You can imagine my surprise, then, when I became slightly obsessed with that garden box. The first wildflower shoots emerged in a week. Soon, every trip to Morehead City found me on my hands and knees, weeding the garden. I developed a psychologically unbalanced hatred of pennywort. What was this godawful plant that defied my endless plucking? Through late summer and into fall, I fussed over Markie’s garden box. I’m sure I watered it while in my pajamas. I know I talked to it a time or two.
Maybe it was the good soil, or maybe it was Markie’s karmic presence in that little patch of ground, but the garden box exploded with wildflowers. Julie and I dubbed it “the prairie.” We marveled at how, every few weeks, different species would bloom, in unfolding chapters of cornflowers and coreopsis and black-eyed Susans and dwarf sunflowers. One day, I was writing from the back porch sofa when a dozen monarch butterflies descended on the garden box. I watched the butterflies for the better part of a morning, and it wasn’t lost on me that each of those monarchs was on its own personal journey, headed toward Mexico, on wings far stronger than their delicate appearance suggested.
I didn’t recognize it at first, although it’s obvious to me now, but the garden box grew into a metaphor of my love for my daughter, and of the wonder that Julie and I have helped raise such a caring human being. On my hands and knees, waging battle with the pennywort and crabgrass, I pulled out all that detracted from the healthy growth I envisioned. That’s what parenting feels like sometimes. All through late summer and fall, watching my smartphone in Raleigh as thunderstorms raged in Morehead City, I fretted for my garden box and worried for its safety. Which is what parenting feels like sometimes.
Here’s another similarity: That wildflower mix was determined to go its own way. I could weed and prune and cuss and water, but ultimately — like Markie — those flowers had their own ideas about when and how to sprout and grow. A little wild and ornery at times, but wholly committed to their own path forward.
The garden box inspired Julie and me to take more careful notice of the world around us, and take a bit more care of it. Like Markie, it made us better stewards.

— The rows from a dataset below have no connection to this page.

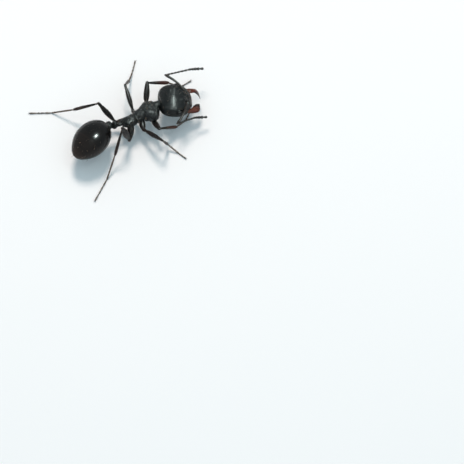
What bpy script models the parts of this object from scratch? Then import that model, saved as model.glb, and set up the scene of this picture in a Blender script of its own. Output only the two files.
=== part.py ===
"""Harvester ant worker, life size, standing with its legs spread, its head turned and its jaws open.

+X runs along the trunk towards the head, +Y to the ant's left and +Z up, with the floor at Z = 0.
Sizes are in millimetres and angles in degrees. A mesh becomes metres where its object is made.
"""

from math import asin, cos, degrees, pi, radians, sin

import bmesh
import bpy
from mathutils import Matrix, Vector

MM = 0.001
MERGE = 0.0005  # points closer than this are one point
GAP = 0.02  # clearance between neighbouring pieces
SOLE_CUT = 0.03  # how far the floor cuts into each foot, which leaves its flat sole

# Trunk: places along X, each with the middle, the half width, the top and the bottom there.
TRUNK_MIDDLE = [
    (-1.16, 0.0), (-0.8, -0.09), (-0.44, -0.07), (-0.1, -0.08), (0.15, -0.14), (0.42, -0.15), (0.66, -0.1)
]
TRUNK_HALF_WIDTH = [
    (-1.16, 0.13), (-0.95, 0.22), (-0.62, 0.25), (-0.44, 0.24), (-0.22, 0.265),
    (0.0, 0.36), (0.16, 0.48), (0.3, 0.495), (0.44, 0.43), (0.66, 0.2)
]
TRUNK_TOP = [
    (-1.16, 0.95), (-0.98, 1.07), (-0.75, 1.15), (-0.46, 1.13),
    (-0.25, 1.24), (0.15, 1.33), (0.45, 1.26), (0.66, 1.12)
]
TRUNK_BOTTOM = [(-1.16, 0.79), (-0.95, 0.66), (-0.5, 0.57), (0.1, 0.55), (0.42, 0.65), (0.66, 0.87)]
TRUNK_RINGS = 20
NECK_AT = (0.63, -0.09, 1.02)
COLLAR_AT = (-0.1, 0.0, 0.95)  # between the pronotum and the mesothorax
COLLAR_TILT = 20  # its plane leans forward at the top
GROOVE_AT = (-0.45, 0.0, 0.9)  # between the mesothorax and the propodeum
GROOVE_TILT = -8

# Waist: the joints that the petiole and the postpetiole lie between.
PETIOLE_AT = (-1.12, -0.01, 0.87)
POSTPETIOLE_AT = (-1.54, 0.11, 0.99)
GASTER_AT = (-1.77, 0.19, 1.08)
PETIOLE_HALF_WIDTH = [(0.0, 0.12), (0.4, 0.11), (0.72, 0.18), (0.88, 0.17), (1.0, 0.12)]
PETIOLE_TOP = [(0.0, 0.08), (0.4, 0.1), (0.72, 0.26), (0.86, 0.23), (1.0, 0.1)]
PETIOLE_BOTTOM = [(0.0, 0.1), (0.5, 0.12), (0.8, 0.14), (1.0, 0.1)]
POSTPETIOLE_HALF_WIDTH = [(0.0, 0.13), (0.5, 0.21), (1.0, 0.17)]
POSTPETIOLE_TOP = [(0.0, 0.11), (0.5, 0.21), (1.0, 0.14)]
POSTPETIOLE_BOTTOM = [(0.0, 0.11), (0.5, 0.18), (1.0, 0.14)]
WAIST_RINGS = 7

# Gaster: an egg on its side, drooping a little and swung to the right. Shares of its length run from
# its front.
GASTER = {
    "length": 2.08, "heading": 198.4, "pitch": -4, "front_blunt": 2.3, "back_blunt": 2.05, "square": 2.1
}
GASTER_HALF_WIDTH = [(0.0, 0.68), (0.42, 0.74), (0.75, 0.68), (1.0, 0.55)]
GASTER_TOP = [(0.0, 0.62), (0.4, 0.71), (0.75, 0.62), (1.0, 0.5)]
GASTER_BOTTOM = [(0.0, 0.5), (0.45, 0.6), (0.75, 0.56), (1.0, 0.5)]
GASTER_PLATE_ENDS = (0.6, 0.76, 0.87, 0.94)  # shares of the length where one plate ends and the next begins
GASTER_RINGS = 20

# Head: rounded and square, turned to the right and nodding.
HEAD = {
    "centre": (1.42, -0.23, 0.96), "heading": -24, "pitch": -14,
    "length": 1.48, "front_blunt": 3.2, "back_blunt": 3.1, "square": 2.4
}
HEAD_HALF_WIDTH = [(0.0, 0.6), (0.25, 0.7), (0.6, 0.73), (1.0, 0.68)]
HEAD_TOP = [(0.0, 0.26), (0.25, 0.43), (0.6, 0.52), (1.0, 0.44)]
HEAD_BOTTOM = [(0.0, 0.22), (0.25, 0.38), (0.6, 0.48), (1.0, 0.42)]
HEAD_RINGS = 16
NECK_RADIUS = 0.13
# in the head's own axes
EYE = {"place": (0.12, 0.675, 0.17), "half_sizes": (0.15, 0.085, 0.115), "turn": -6}

# Mandibles, in the head's own axes. The outline's X runs forward and its Y inward.
MANDIBLE = {
    "hinge": (0.62, 0.48, 0.02), "thickness": 0.16, "rounding": 0.03, "teeth": 4, "tooth": 0.05,
    "droop": 5, "opening": {"left": 0, "right": 8}
}
MANDIBLE_OUTER = [(-0.14, -0.13), (0.12, -0.14), (0.3, -0.11), (0.44, 0.01), (0.52, 0.17)]
MANDIBLE_TIP = (0.52, 0.38)
MANDIBLE_HEEL = (0.22, 0.21)
MANDIBLE_INNER = [(0.1, 0.1), (-0.14, 0.1)]

# Antennae: the scape's socket and the place it bows through are in the head's own axes.
SOCKET = (0.42, 0.24, 0.38)
ANTENNA_RADII = {
    "scape": (0.2, 0.215, 0.225), "funiculus": (0.225, 0.21, 0.215), "club": (0.215, 0.24, 0.2)
}
ANTENNAE = {
    "left": {
        "bow": (0.22, 0.62, 0.5), "elbow": (1.6, 0.8, 1.52),
        "club": (2.74, 0.63, 1.25), "tip": (3.28, 0.52, 1.1)
    },
    "right": {
        "bow": (0.3, 0.84, 0.4), "elbow": (0.9, -1.27, 1.05),
        "club": (1.84, -1.28, 0.74), "tip": (2.36, -1.41, 0.62)
    },
}

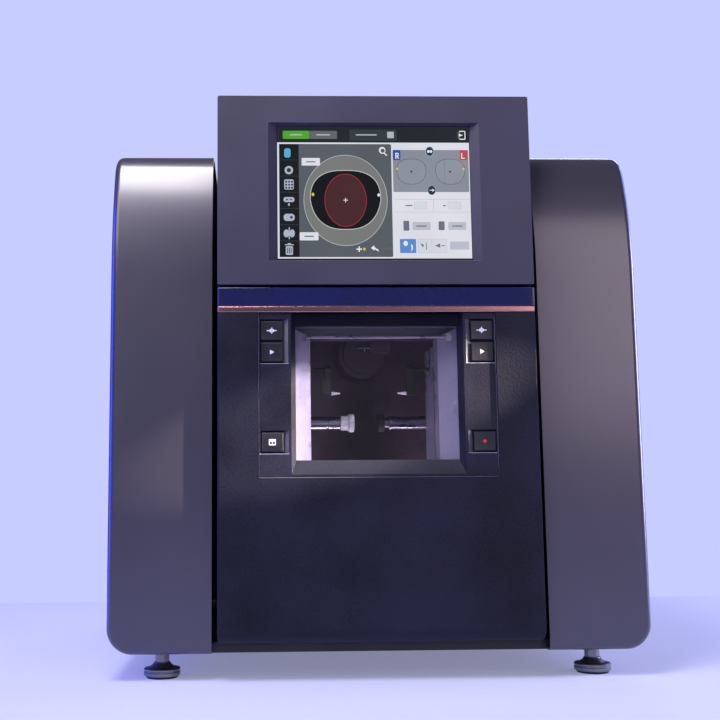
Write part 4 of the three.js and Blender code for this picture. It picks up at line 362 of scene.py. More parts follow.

Over the years, she had weaned the family off of plastic water bottles, paper towels, and food waste. We’re buying more local goods and choosing less packaging because of her example. And her constant haranguing, if I’m being truthful. Like Markie, that garden box presented challenges. But we all sprout a few weeds now and then, and you can’t grow good roots without a little rough weather.
And, like Markie, one day it was time to say goodbye.
• • •
The prairie lasted until mid-November, far longer than I imagined it would. Just before Thanksgiving last year, I pulled out half the plants and chopped the remainder into bits with a shovel, mixing the leavings into the soil. Let the harvest of that first season fertilize and nurture the growth yet to come.
Now it’s April, and time to plant the garden again. Julie and I aren’t at the coast enough to nurture a vegetable garden Markie-style, so it’s back to the wildflower mix I’ll go. Plant and weed and hope for the best, and wait for the butterflies to remind me of how strong Markie’s wings grew to be.
But never, I pray with a parent’s heart, stronger than her roots.